### WHAT IS EXPECTED
Every line below should be repeated exactly.

### DATASET CONTENT
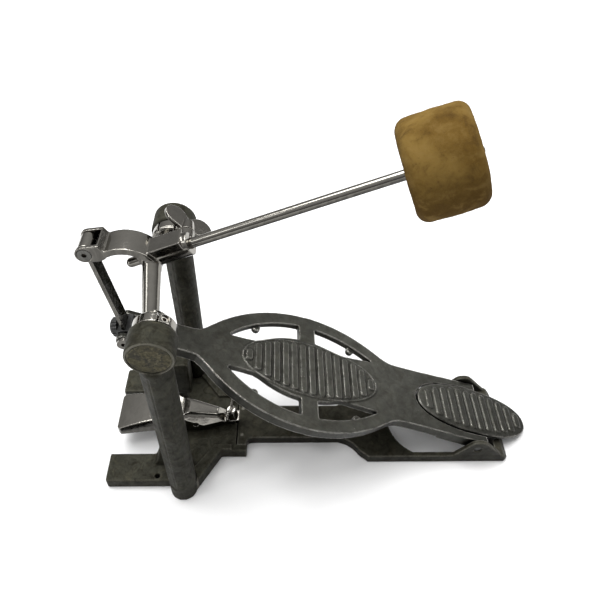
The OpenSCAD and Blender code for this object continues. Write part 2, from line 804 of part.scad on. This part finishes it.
module rail_screws() {
    color(steel_grey) both() translate([rail_screw_x, rail_screw_y, 0]) difference() {
        union() {
            translate([0, 0, 0.4]) cylinder(r = 3.3, h = 1.2);
            translate([0, 0, 0.5]) cylinder(r = rail_screw_r, h = 6.6);
        }
        translate([-4, -0.4, 0]) cube([8, 0.8, 0.9]);
    }
}

// ---------------------------------------------------------------- hoop clamp
jaw_half = 15.6;
lip_x = -52.5;
tail_x = 39;
tail_top = 17.6;
pin_half = 10.2;
clamp_outline = [[lip_x, 0], [lip_x, jaw_half - 2], [lip_x + 2, jaw_half], [-30, 13], [-12, 10.8],
    [-2, 10.6], [12, 10.4], [27, 5.6], [tail_x, 4.8], [tail_x, 0]];
hollow_outline = [[lip_x + 3, 0], [lip_x + 3, 12.2], [-30, 10], [-12, 7.6], [-4, 7.1], [14.8, 7.1],
    [17.4, 5.4], [17.4, 0]];
// Side profile: a lip at the front, an arch over the pin, a low flat tail
clamp_side = concat([[-6, 15.4], [lip_x, 15.4], [lip_x, 23.3]], arc([-12, -79], 110, 111.6, 85, 10),
    [[2, 30], [22.5, 23.4], [27.4, tail_top], [tail_x, tail_top], [tail_x, 13.6], [27, 13.6],
    [24, 12.6], [-4, 12.6]]);
hollow_side = [[17.4, 10], [15, 19], [11, 23], [8, 24.8], [-2, 25.6], [-14, 27], [-30, 25.6],
    [-44, 22.6], [lip_x + 3, 20.6], [lip_x + 3, 10]];
// A profile swept across the middle plane inside a plan outline
module in_outline(outline, side) {
    intersection() {
        linear_extrude(40) polygon(concat(outline, reversed(flip(outline))));
        xz_plate(side, -20, 20);
    }
}
module hoop_clamp() {
    color(chrome_grey) difference() {
        in_outline(clamp_outline, clamp_side);
        in_outline(hollow_outline, hollow_side);
        // Sloping shoulders of the rear half
        both() translate([2, 5, 30]) rotate([63, 0, -45.5]) translate([-40, 0, -40])
            cube([59, 20, 80]);
        both() translate([2, 8.6, 28]) rotate([28, 0, -18.7]) translate([-40, 0, -40])
            cube([64, 20, 80]);
        y_rod(clamp_pin_r + fit, -20, 20, clamp_pin_x, clamp_pin_h);
        translate([clamp_screw_x - 1.4, -3.2, 10]) cube([2.8, 6.4, 30]);
        for (x = [-1.4, 1.4])
            translate([clamp_screw_x + x, 0, 10]) cylinder(r = 3.2, h = 30);
    }
}
module clamp_pin() {
    color(steel_grey) y_rod(clamp_pin_r, -pin_half, pin_half, clamp_pin_x, clamp_pin_h);
}
// A wing of a thumb screw: a rounded paddle in the XZ plane, leaning outwards
module wing(root, reach, r, t) {
    hull() {
        translate([0, t / 2, root]) rotate([90, 0, 0]) cylinder(r = r * 0.62, h = t, $fn = 32);
        translate([reach, t / 2, root + r * 0.75]) rotate([90, 0, 0]) cylinder(r = r, h = t, $fn = 32);
    }
}
module clamp_screw() {
    color(chrome_grey) translate([clamp_screw_x, 0, 0]) {
        translate([0, 0, 1]) cylinder(r = clamp_screw_r, h = tail_top);
        translate([0, 0, tail_top + gap]) cylinder(r1 = 5, r2 = 3.6, h = 8);
        for (a = [78, 258]) rotate(a) wing(tail_top + 7.9, 8, 4.4, 1.8);
    }
}
module rod_wing_screw() {
    color(chrome_grey) on_rod() translate([rod_screw_s, 0, 0]) rotate([-90, 0, 0]) {
        translate([0, 0, rod_d / 2 + 0.4]) cylinder(r = rod_screw_r, h = 9);
        translate([0, 0, boss_out + 0.4]) cylinder(r1 = 4.8, r2 = 3.6, h = 8.6);
        for (a = [60, 240]) rotate(a) wing(15.5, 8.7, 7, 2.2);
    }
}

// ---------------------------------------------------------------- beater
head_a = beater_reach - beater_l / 2;
head_b = beater_reach + beater_l / 2;
head_round = 7;
rod_tail = -18;
recess_a = head_b - 4.4;
washer_t = 1;
nut_b = head_b - 1.2;
module beater_rod() {
    color(chrome_grey) on_rod() {
        x_rod(rod_d / 2, rod_tail, nut_b);
        translate([rod_tail, 0, 0]) sphere(r = rod_d / 2);
    }
}
// Squat felt barrel round the rod, with rounded rims
module beater_head() {
    color(felt_tan) on_rod() difference() {
        translate([head_a, 0, 0]) rotate([0, 90, 0]) rotate_extrude($fn = 96) polygon(concat(
            [[0, 0]],
            arc([beater_d / 2 - head_round, head_round], head_round, -90, 0, 8),
            arc([beater_d / 2 - head_round, beater_l - head_round], head_round, 0, 90, 8),
            [[0, beater_l]]));
        x_rod(rod_d / 2 + fit, head_a - 20, head_b + 20);
        x_rod(5.6, recess_a, head_b + 20);
    }
}
module beater_washer() {
    color(steel_grey) on_rod() difference() {
        x_rod(5.5, recess_a, recess_a + washer_t);
        x_rod(rod_d / 2 + fit, head_a, head_b + 20);
    }
}
module beater_nut() {
    color(black) on_rod() difference() {
        union() {
            x_rod(4.4, recess_a + washer_t, nut_b, $fn = 6);
            translate([nut_b, 0, 0]) rotate([0, 90, 0]) rotate_extrude()
                polygon(concat([[0, 0]], arc([0, 0], 3.7, 0, 90, 10)));
        }
        x_rod(rod_d / 2 + fit, head_a, nut_b);
    }
}

base_casting();
left_post();
right_post();
post_screws();
left_end_cap();
right_end_cap();
bearing_outer_rings();
bearing_inner_rings();
bearing_balls();
left_cam_shaft();
right_cam_shaft();
left_plunger();
right_plunger();
left_spring();
right_spring();
left_tension_screw();
right_tension_screw();
rocker();
left_collar();
right_collar();
collar_screws();
link_pin();
link();
toe_block();
toe_knob();
toe_pivot_screws();
footboard();
heel_plate();
heel_latch();
heel_pin();
heel_rail();
rail_screws();
hoop_clamp();
clamp_pin();
clamp_screw();
rod_wing_screw();
beater_rod();
beater_head();
beater_washer();
beater_nut();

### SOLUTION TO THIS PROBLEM
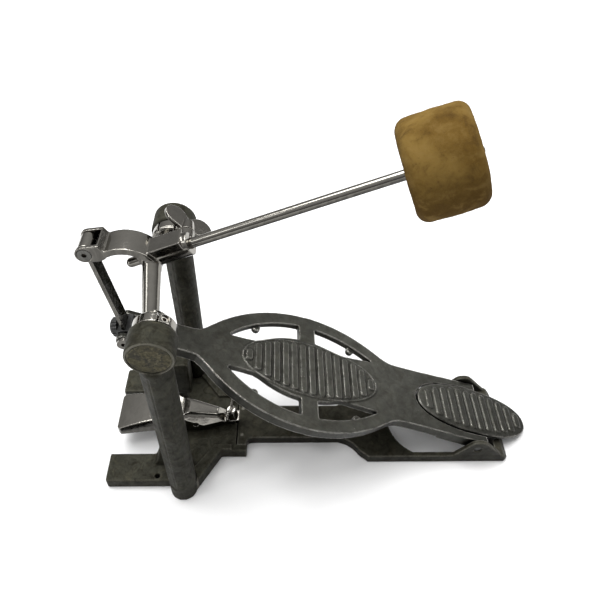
The OpenSCAD and Blender code for this object continues. Write part 2, from line 804 of part.scad on. This part finishes it.
module rail_screws() {
    color(steel_grey) both() translate([rail_screw_x, rail_screw_y, 0]) difference() {
        union() {
            translate([0, 0, 0.4]) cylinder(r = 3.3, h = 1.2);
            translate([0, 0, 0.5]) cylinder(r = rail_screw_r, h = 6.6);
        }
        translate([-4, -0.4, 0]) cube([8, 0.8, 0.9]);
    }
}

// ---------------------------------------------------------------- hoop clamp
jaw_half = 15.6;
lip_x = -52.5;
tail_x = 39;
tail_top = 17.6;
pin_half = 10.2;
clamp_outline = [[lip_x, 0], [lip_x, jaw_half - 2], [lip_x + 2, jaw_half], [-30, 13], [-12, 10.8],
    [-2, 10.6], [12, 10.4], [27, 5.6], [tail_x, 4.8], [tail_x, 0]];
hollow_outline = [[lip_x + 3, 0], [lip_x + 3, 12.2], [-30, 10], [-12, 7.6], [-4, 7.1], [14.8, 7.1],
    [17.4, 5.4], [17.4, 0]];
// Side profile: a lip at the front, an arch over the pin, a low flat tail
clamp_side = concat([[-6, 15.4], [lip_x, 15.4], [lip_x, 23.3]], arc([-12, -79], 110, 111.6, 85, 10),
    [[2, 30], [22.5, 23.4], [27.4, tail_top], [tail_x, tail_top], [tail_x, 13.6], [27, 13.6],
    [24, 12.6], [-4, 12.6]]);
hollow_side = [[17.4, 10], [15, 19], [11, 23], [8, 24.8], [-2, 25.6], [-14, 27], [-30, 25.6],
    [-44, 22.6], [lip_x + 3, 20.6], [lip_x + 3, 10]];
// A profile swept across the middle plane inside a plan outline
module in_outline(outline, side) {
    intersection() {
        linear_extrude(40) polygon(concat(outline, reversed(flip(outline))));
        xz_plate(side, -20, 20);
    }
}
module hoop_clamp() {
    color(chrome_grey) difference() {
        in_outline(clamp_outline, clamp_side);
        in_outline(hollow_outline, hollow_side);
        // Sloping shoulders of the rear half
        both() translate([2, 5, 30]) rotate([63, 0, -45.5]) translate([-40, 0, -40])
            cube([59, 20, 80]);
        both() translate([2, 8.6, 28]) rotate([28, 0, -18.7]) translate([-40, 0, -40])
            cube([64, 20, 80]);
        y_rod(clamp_pin_r + fit, -20, 20, clamp_pin_x, clamp_pin_h);
        translate([clamp_screw_x - 1.4, -3.2, 10]) cube([2.8, 6.4, 30]);
        for (x = [-1.4, 1.4])
            translate([clamp_screw_x + x, 0, 10]) cylinder(r = 3.2, h = 30);
    }
}
module clamp_pin() {
    color(steel_grey) y_rod(clamp_pin_r, -pin_half, pin_half, clamp_pin_x, clamp_pin_h);
}
// A wing of a thumb screw: a rounded paddle in the XZ plane, leaning outwards
module wing(root, reach, r, t) {
    hull() {
        translate([0, t / 2, root]) rotate([90, 0, 0]) cylinder(r = r * 0.62, h = t, $fn = 32);
        translate([reach, t / 2, root + r * 0.75]) rotate([90, 0, 0]) cylinder(r = r, h = t, $fn = 32);
    }
}
module clamp_screw() {
    color(chrome_grey) translate([clamp_screw_x, 0, 0]) {
        translate([0, 0, 1]) cylinder(r = clamp_screw_r, h = tail_top);
        translate([0, 0, tail_top + gap]) cylinder(r1 = 5, r2 = 3.6, h = 8);
        for (a = [78, 258]) rotate(a) wing(tail_top + 7.9, 8, 4.4, 1.8);
    }
}
module rod_wing_screw() {
    color(chrome_grey) on_rod() translate([rod_screw_s, 0, 0]) rotate([-90, 0, 0]) {
        translate([0, 0, rod_d / 2 + 0.4]) cylinder(r = rod_screw_r, h = 9);
        translate([0, 0, boss_out + 0.4]) cylinder(r1 = 4.8, r2 = 3.6, h = 8.6);
        for (a = [60, 240]) rotate(a) wing(15.5, 8.7, 7, 2.2);
    }
}

// ---------------------------------------------------------------- beater
head_a = beater_reach - beater_l / 2;
head_b = beater_reach + beater_l / 2;
head_round = 7;
rod_tail = -18;
recess_a = head_b - 4.4;
washer_t = 1;
nut_b = head_b - 1.2;
module beater_rod() {
    color(chrome_grey) on_rod() {
        x_rod(rod_d / 2, rod_tail, nut_b);
        translate([rod_tail, 0, 0]) sphere(r = rod_d / 2);
    }
}
// Squat felt barrel round the rod, with rounded rims
module beater_head() {
    color(felt_tan) on_rod() difference() {
        translate([head_a, 0, 0]) rotate([0, 90, 0]) rotate_extrude($fn = 96) polygon(concat(
            [[0, 0]],
            arc([beater_d / 2 - head_round, head_round], head_round, -90, 0, 8),
            arc([beater_d / 2 - head_round, beater_l - head_round], head_round, 0, 90, 8),
            [[0, beater_l]]));
        x_rod(rod_d / 2 + fit, head_a - 20, head_b + 20);
        x_rod(5.6, recess_a, head_b + 20);
    }
}
module beater_washer() {
    color(steel_grey) on_rod() difference() {
        x_rod(5.5, recess_a, recess_a + washer_t);
        x_rod(rod_d / 2 + fit, head_a, head_b + 20);
    }
}
module beater_nut() {
    color(black) on_rod() difference() {
        union() {
            x_rod(4.4, recess_a + washer_t, nut_b, $fn = 6);
            translate([nut_b, 0, 0]) rotate([0, 90, 0]) rotate_extrude()
                polygon(concat([[0, 0]], arc([0, 0], 3.7, 0, 90, 10)));
        }
        x_rod(rod_d / 2 + fit, head_a, nut_b);
    }
}

base_casting();
left_post();
right_post();
post_screws();
left_end_cap();
right_end_cap();
bearing_outer_rings();
bearing_inner_rings();
bearing_balls();
left_cam_shaft();
right_cam_shaft();
left_plunger();
right_plunger();
left_spring();
right_spring();
left_tension_screw();
right_tension_screw();
rocker();
left_collar();
right_collar();
collar_screws();
link_pin();
link();
toe_block();
toe_knob();
toe_pivot_screws();
footboard();
heel_plate();
heel_latch();
heel_pin();
heel_rail();
rail_screws();
hoop_clamp();
clamp_pin();
clamp_screw();
rod_wing_screw();
beater_rod();
beater_head();
beater_washer();
beater_nut();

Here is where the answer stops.